The Frome Festival 2009 lived up to expectations. We were delighted with the quality of the performances, exhibitions, walks, talks, workshops, and more, that made up the 187 programmed events.
At this stage, we are still calculating box office returns, but it seems that the policy of keeping ticket prices down, resulted in an increase in sales on last year, making it perhaps the best attended festival yet. Many tickets were sold at £5.00 or less. We cannot include free events in our statistics, but those who attended the World Food Feast will acknowledge 2-3000 in attendance. Pubs offering free entertainment were regularly crowded too. The Cheese and Grain Hall alone hosted more than 5,200 paying customers in festival week.
Of course, we needed to sell more tickets at modest rates to insure a good financial return. I am happy to say that, at this stage, it is possible that we have made a small surplus this year, thus ensuring that we can celebrate the Frome Festival’s tenth anniversary in 2010. Huge thanks must go to our sponsors, who have contributed materially, and in kind, to make this happen. It is difficult to single out individual sponsors, but it is appropriate to express our enormous gratitude to Denton’s Directories for their assistance with the development of this website at a substantially reduced charge. We are also delighted to have renewed our association with Butler, Tanner and Dennis, who printed 20,000 copies of the festival brochure entirely free of charge. As ever, the ongoing support of Eye-Tech, who supply our office space and computer systems, is vital to the survival of the Festival.

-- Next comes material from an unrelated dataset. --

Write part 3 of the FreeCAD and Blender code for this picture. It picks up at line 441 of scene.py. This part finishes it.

The Frome Festival operates in a similar way to the Edinburgh Fringe Festival, in that the ideas and promotions come to us from various sources. For example, the Merlin Theatre and Rook Lane Arts organise much their own programme of performances and exhibitions within the festival’s remit. The Literature elements, the Home project, and the Theatre in the Villages were all successful and largely self contained aspects to the festival. The Cheese and Grain Hall, hosts some events in festival week presented by commercial promoters, who pay a contribution to the festival’s overheads. Many events are run by private individuals or organisations, often underwriting the financial risks themselves.
In addition to the above, the Frome Festival actively promotes many of the main events each year, financially underwriting large scale concerts and performances. The risk factor here is very high. One concert alone might demand a financial underwrite equivalent to most of the public subsidy received for the year. It was, therefore, a delight and relief to see the terrific response to our events at the Cheese and Grain like Imelda May; Still Black Still Proud; and Adrian Edmondson’s Bad Shepherds.

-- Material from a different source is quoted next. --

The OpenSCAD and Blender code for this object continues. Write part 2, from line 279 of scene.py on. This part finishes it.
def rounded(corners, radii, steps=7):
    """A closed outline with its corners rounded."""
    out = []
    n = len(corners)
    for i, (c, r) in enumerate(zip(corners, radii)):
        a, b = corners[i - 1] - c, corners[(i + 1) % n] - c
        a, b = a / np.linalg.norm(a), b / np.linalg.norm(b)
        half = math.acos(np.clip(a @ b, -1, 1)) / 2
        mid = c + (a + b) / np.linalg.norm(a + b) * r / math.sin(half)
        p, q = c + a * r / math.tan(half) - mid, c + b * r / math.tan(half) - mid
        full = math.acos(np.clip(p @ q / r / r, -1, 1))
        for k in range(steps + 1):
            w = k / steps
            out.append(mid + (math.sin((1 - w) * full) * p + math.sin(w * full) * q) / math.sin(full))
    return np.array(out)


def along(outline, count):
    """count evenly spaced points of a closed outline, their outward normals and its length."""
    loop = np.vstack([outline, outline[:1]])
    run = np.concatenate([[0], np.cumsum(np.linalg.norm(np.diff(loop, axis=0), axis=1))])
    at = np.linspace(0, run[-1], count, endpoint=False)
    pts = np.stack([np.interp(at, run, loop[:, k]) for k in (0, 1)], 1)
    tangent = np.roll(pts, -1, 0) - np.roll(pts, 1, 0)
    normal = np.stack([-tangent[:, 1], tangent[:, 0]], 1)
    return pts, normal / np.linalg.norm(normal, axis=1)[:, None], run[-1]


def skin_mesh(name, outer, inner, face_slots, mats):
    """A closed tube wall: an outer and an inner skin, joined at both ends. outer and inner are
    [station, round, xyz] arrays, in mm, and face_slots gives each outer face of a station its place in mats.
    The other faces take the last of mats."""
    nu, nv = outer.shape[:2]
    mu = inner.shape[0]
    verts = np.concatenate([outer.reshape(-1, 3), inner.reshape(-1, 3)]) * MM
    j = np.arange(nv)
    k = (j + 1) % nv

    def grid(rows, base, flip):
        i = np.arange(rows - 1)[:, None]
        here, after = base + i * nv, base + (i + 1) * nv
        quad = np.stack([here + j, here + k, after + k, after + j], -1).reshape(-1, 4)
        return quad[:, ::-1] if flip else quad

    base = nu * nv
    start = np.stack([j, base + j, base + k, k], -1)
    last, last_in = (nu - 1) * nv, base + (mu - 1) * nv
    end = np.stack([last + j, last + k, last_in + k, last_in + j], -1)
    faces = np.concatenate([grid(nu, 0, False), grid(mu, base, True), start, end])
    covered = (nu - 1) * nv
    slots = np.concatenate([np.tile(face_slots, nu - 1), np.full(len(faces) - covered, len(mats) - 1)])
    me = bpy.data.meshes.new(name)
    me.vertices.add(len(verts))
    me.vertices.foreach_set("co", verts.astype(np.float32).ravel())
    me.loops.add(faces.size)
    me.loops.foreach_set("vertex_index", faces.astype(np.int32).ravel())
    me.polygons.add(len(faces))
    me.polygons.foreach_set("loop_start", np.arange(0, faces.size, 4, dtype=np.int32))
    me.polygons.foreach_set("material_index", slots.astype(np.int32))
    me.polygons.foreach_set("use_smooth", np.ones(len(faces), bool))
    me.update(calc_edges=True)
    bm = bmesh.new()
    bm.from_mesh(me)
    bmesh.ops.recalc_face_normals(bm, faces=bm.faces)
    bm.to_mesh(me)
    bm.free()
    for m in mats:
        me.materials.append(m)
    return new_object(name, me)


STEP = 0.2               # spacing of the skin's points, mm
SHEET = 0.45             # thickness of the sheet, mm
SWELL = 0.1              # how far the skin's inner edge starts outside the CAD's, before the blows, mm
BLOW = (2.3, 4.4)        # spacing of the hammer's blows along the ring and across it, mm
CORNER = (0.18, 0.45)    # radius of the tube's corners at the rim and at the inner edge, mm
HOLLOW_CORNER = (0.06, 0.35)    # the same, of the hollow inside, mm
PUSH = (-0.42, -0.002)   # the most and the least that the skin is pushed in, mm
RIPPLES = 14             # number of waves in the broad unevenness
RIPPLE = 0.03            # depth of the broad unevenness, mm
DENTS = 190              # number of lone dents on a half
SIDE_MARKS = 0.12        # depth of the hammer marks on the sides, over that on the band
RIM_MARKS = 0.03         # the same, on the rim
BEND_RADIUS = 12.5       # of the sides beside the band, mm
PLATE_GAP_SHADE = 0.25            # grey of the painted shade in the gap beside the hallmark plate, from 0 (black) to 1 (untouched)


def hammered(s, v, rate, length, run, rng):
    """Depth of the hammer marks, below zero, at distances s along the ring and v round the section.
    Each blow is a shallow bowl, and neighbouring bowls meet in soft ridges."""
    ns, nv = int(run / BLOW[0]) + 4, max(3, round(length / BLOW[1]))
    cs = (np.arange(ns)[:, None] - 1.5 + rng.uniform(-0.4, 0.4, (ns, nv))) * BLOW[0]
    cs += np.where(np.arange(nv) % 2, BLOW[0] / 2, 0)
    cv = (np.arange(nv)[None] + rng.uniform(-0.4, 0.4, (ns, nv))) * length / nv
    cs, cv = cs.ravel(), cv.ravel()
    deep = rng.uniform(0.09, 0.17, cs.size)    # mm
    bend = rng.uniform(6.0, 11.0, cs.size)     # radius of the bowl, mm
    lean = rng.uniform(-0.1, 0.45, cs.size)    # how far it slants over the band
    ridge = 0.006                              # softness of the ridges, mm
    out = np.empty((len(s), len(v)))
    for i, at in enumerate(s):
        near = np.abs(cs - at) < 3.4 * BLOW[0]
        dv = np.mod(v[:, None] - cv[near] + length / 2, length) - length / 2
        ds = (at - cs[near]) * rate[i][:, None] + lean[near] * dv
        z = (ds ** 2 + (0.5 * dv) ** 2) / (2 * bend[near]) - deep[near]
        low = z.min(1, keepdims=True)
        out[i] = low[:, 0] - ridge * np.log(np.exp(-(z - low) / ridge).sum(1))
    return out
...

Most festivals expect to have to direct significant funding to their classical music programme. Thanks to the carefully weighed options presented to us by our Classical Music co-ordinator Jason Thornton, we were able to present a diverse and well attended series of concerts, which largely paid their own way.
It was also good to see well supported events at the Masonic Hall, which has become something of a festival club this year and last. Thanks go to Will Angeloro for programming most of the events there as well as being our main supplier own sound equipment and expertise.

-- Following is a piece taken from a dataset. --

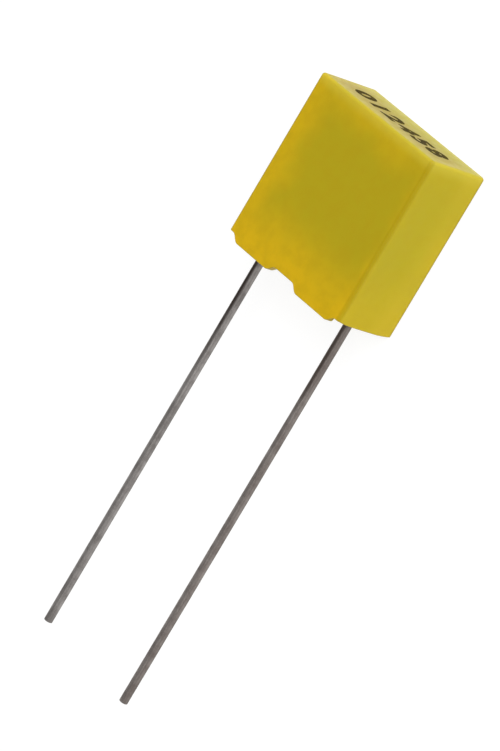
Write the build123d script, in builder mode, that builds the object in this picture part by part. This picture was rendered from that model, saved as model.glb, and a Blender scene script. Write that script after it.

The Frome Festival 2009 was captured in all its glory by members of the Frome Wessex Camera Club. Many of the marvellous photos can be accessed by following this link:
Full details of the 2009 festival can still be found by accessing the link shown under the “Previous Festival Websites” heading in the right hand column.
Next year the Frome Festival will celebrate its 10th anniversary from the 9th to the 18th July, allowing a discreet period of mourning after England’s inevitable elimination from the World Cup, before we begin the celebrations!